Heathcote yesterday emphasised that a search and seizure warrant is nothing but the “ransacking of an office”, pointing out that attorney-client privilege cannot be foregone.
“There is a distinction between inspect and investigate,” he said.
Heathcote added that it is unacceptable for the LSN to “abuse” its power as regulator and shout “public interest.”
According to him, the “disillusioned” law society leaped to action after immense pressure from the media and others, following allegations in the Al Jazeera Fishrot documentary, that Namandje's trust account was used to launder money for those accused in the bribery scandal.
WikiLeaks documents allege that state-owned fishing entity Fischor paid N$17.5 million into Namandje's trust account in 2015 and 2017.
This money was allegedly linked to the scandal in which former fisheries minister Bernhardt Esau, former justice minister Sacky Shanghala and others are implicated.
The two former Cabinet ministers and four others have been arrested and are in custody.
LSN legal counsel Unomuinjo Katjipuka-Sibolile yesterday stressed that the LSN's core function is to promote and ensure high standards from legal professionals.
She also pointed out that self-regulation by a legal practitioner is important.
However, she stressed that it is not imposed or adopted to allow lawyers to be free from scrutiny.
“It is invariable always linked to the independence of the judiciary. The independence to legal professionals is not only accorded for their own benefit or to shield them from being held accountable in the performance in the duties. The purpose is to protect the people by affording them a platform from which they can pursue and ultimately exercise and protect their constitutional rights,” she said.

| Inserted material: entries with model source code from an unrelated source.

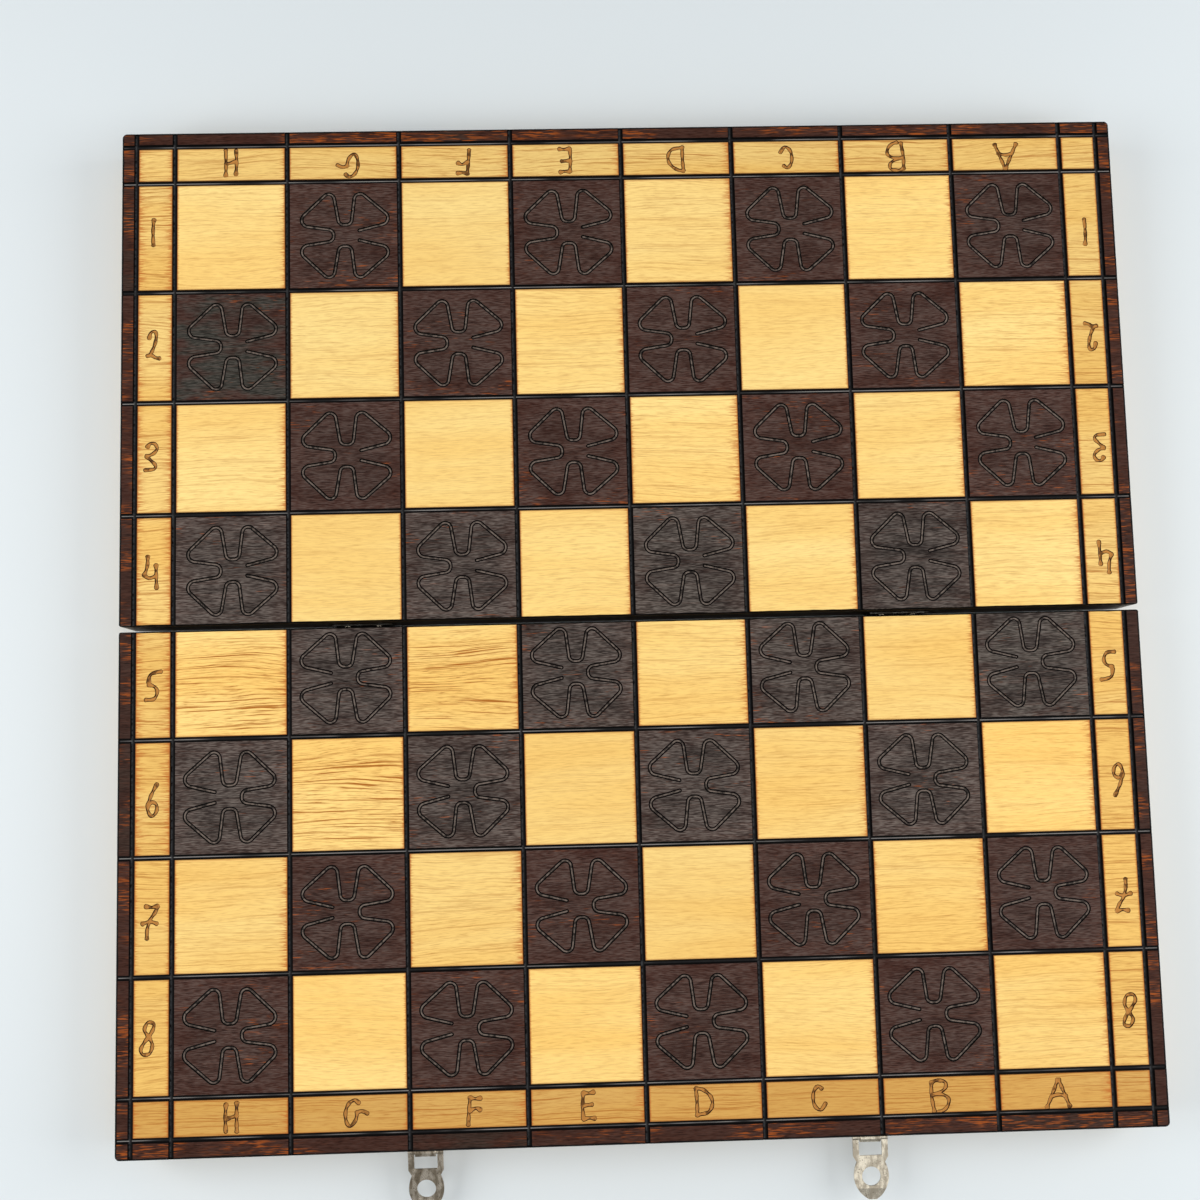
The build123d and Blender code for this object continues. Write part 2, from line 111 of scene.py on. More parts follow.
class Shader:
    """One material's nodes. Each call adds a node and gives its output."""

    def __init__(self, name):
        self.material = bpy.data.materials.new(name)
        self.material.use_nodes = True
        self.tree = self.material.node_tree
        self.surface = self.tree.nodes["Principled BSDF"]

    def node(self, kind, inputs, **settings):
        node = self.tree.nodes.new(kind)
        for key, value in settings.items():
            setattr(node, key, value)
        for key, value in inputs.items():
            self.feed(node.inputs[key], value)
        return node

    def feed(self, socket, value):
        if isinstance(value, bpy.types.NodeSocket):
            self.tree.links.new(value, socket)
        else:
            socket.default_value = value

    def math(self, operation, *values):
        return self.node("ShaderNodeMath", dict(enumerate(values)), operation=operation).outputs[0]

    def add(self, *values):
        total = values[0]
        for value in values[1:]:
            total = self.math("ADD", total, value)
        return total

    def times(self, *values):
        product = values[0]
        for value in values[1:]:
            product = self.math("MULTIPLY", product, value)
        return product

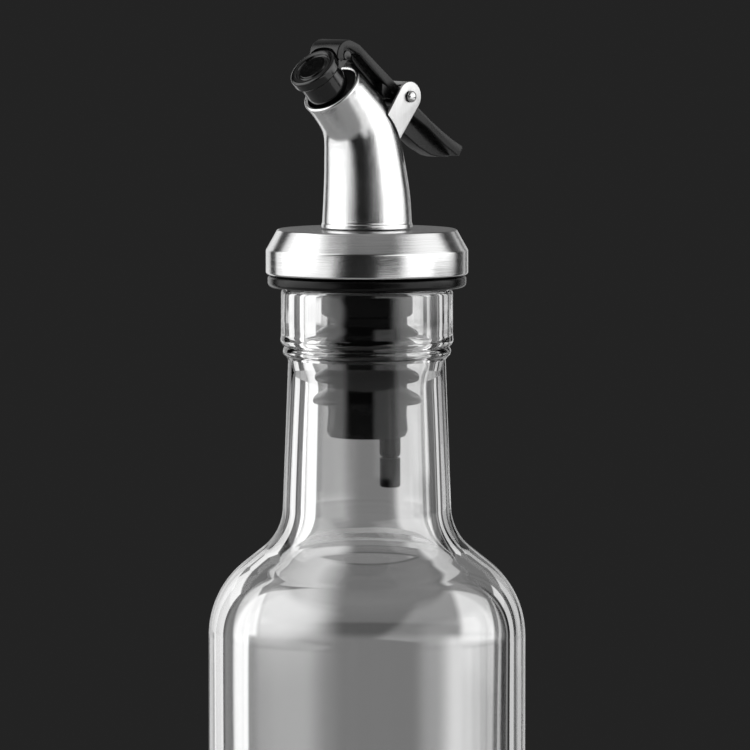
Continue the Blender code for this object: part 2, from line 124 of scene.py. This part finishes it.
def inset(outline, distance):
    """The outline moved inward, or outward if the distance is negative."""
    count = len(outline)
    area = sum(outline[i - 1][0] * outline[i][1] - outline[i][0] * outline[i - 1][1]
               for i in range(count))
    sign = 1 if area > 0 else -1
    result = []
    for i in range(count):
        p = Vector(outline[i])
        e1 = (p - Vector(outline[i - 1])).normalized()
        e2 = (Vector(outline[(i + 1) % count]) - p).normalized()
        n1, n2 = Vector((-e1.y, e1.x)) * sign, Vector((-e2.y, e2.x)) * sign
        middle = n1 + n2
        middle = middle.normalized() if middle.length > 1e-6 else n1
        scale = min(1 / max(middle.dot(n1), 0.3), 1.6)
        result.append(tuple(p + middle * distance * scale))
    return result


def solid(name, verts, faces, lift=COLLAR_TOP):
    """An object in metres, lifted, smooth but for its sharper edges."""
    mesh = bpy.data.meshes.new(name)
    mesh.from_pydata([(v[0] * MM, v[1] * MM, (v[2] + lift) * MM) for v in verts], [], faces)
    bm = bmesh.new()
    bm.from_mesh(mesh)
    bmesh.ops.remove_doubles(bm, verts=bm.verts, dist=1e-7)
    bmesh.ops.recalc_face_normals(bm, faces=bm.faces)
    bm.to_mesh(mesh)
    bm.free()
    mesh.shade_smooth()
    mesh.set_sharp_from_angle(angle=SHARP_ANGLE)
    obj = bpy.data.objects.new(name, mesh)
    bpy.context.scene.collection.objects.link(obj)
    return obj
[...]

The duties owed to clients are to act honourably and observe high professional standards to the public.
“Now in order to maintain these high professional standards, the statue has created the LSN, governed by a council given specific powers and functions,” she said.
According to her, the circumstances the LSN is not investigating is the conduct of Namandje's clients, rather but his conduct.
“What is clear is that you cannot launder funds and keep to the requirements of the trust account.
“So, the reaction of the LSN and action required is an inspection of the trust account. The information that gives rise to this reasonable belief depends on the facts of the particular case,” she said.
The matter continues in the High Court today.